Negotiation and settlement will be harder, if not impossible, once oil is discovered.

The third contribution by Kennedy Mkutu examines the political economy of oil exploration and discovery in the Turkana county of Kenya with a focus on impacts on local communities. Above all, there is a threat of dispossession of land of the Turkana pastoralists. The author also pinpoints a host of issues such as, loss of access to water sources, potentially adverse environmental consequences and the perceived negligible socio-economic benefits accruing to local communities, all of which have led or can lead to conflicts between communities and the oil companies. More ominously oil has already fuelled inter-ethnic conflict between the Turkana and their neighbors. The author strongly recommends the need to put in place the required regulatory framework by the Kenyan government; one that assures fair distribution of benefits while mitigating the adverse impact of the extractive sector for Kenya to realize its national vision of attaining the middle-income country status by 2030.

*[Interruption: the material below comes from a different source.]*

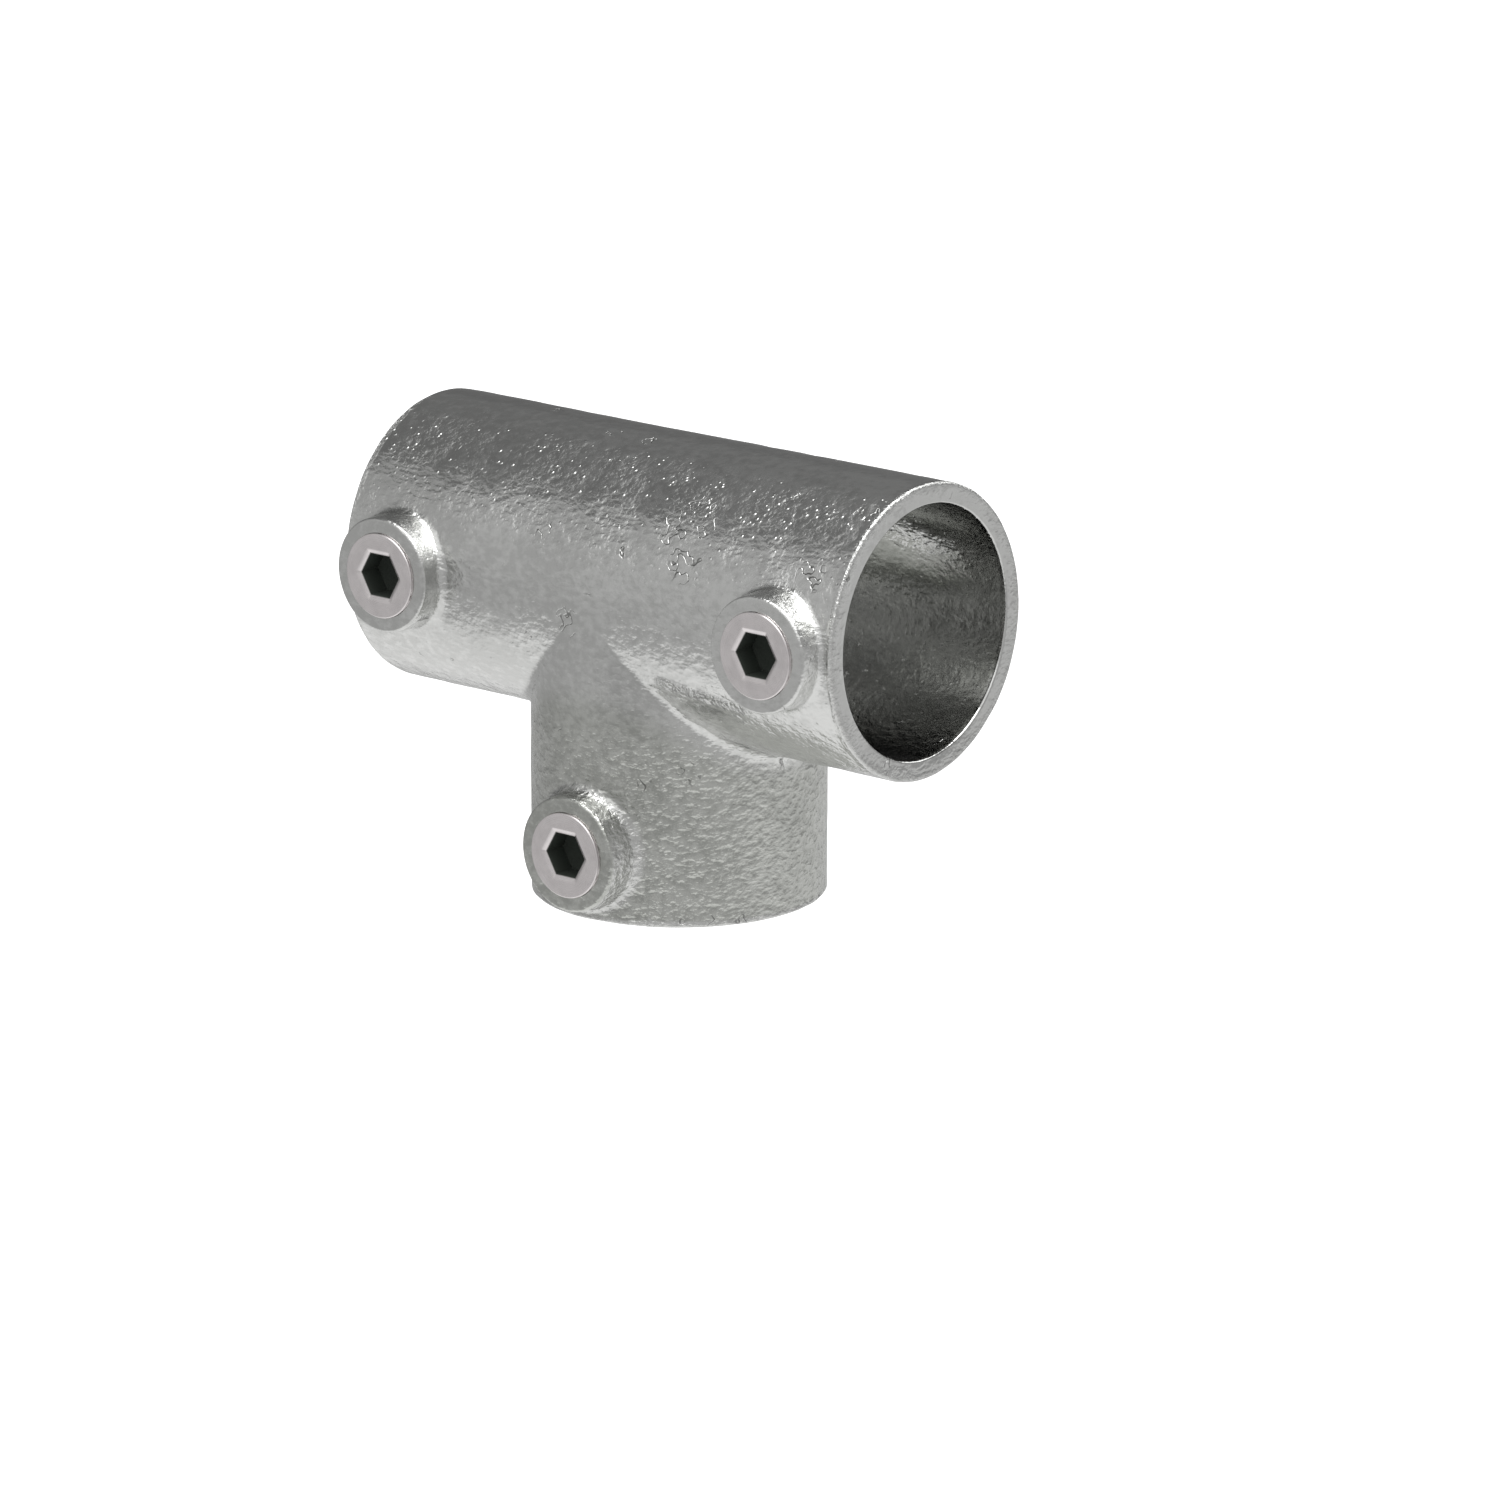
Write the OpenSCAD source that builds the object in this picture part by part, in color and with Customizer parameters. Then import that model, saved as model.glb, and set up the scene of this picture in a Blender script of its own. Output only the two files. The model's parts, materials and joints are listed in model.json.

The fourth contribution deals with the institutional framework and impact of the extractives on local communities in the Ethiopian context. The contribution by Asebe Regassa looks at extractives and the private sector through a case study of the Adola gold mining and how, despite its high profitability, it has adversely impacted on the livelihood of local communities expressed in the form of continioous land dispossession. Coupled with absence of a trickledown effect this has generated local resentment, which has occasionally resulted in protests and their violent suppression.

Dr. Dereje Feyissa is the guest editor of this issue. In early 2016, the Editorial Committee of the Horn of Africa Bulletin made the decision to adopt the guest editor format especially in relation to thematic issues with a view to expanding the author base and readership of the HAB. Dr.
Dereje due to his extensive research and publications on the borderlands is particularly wellsuited to the role.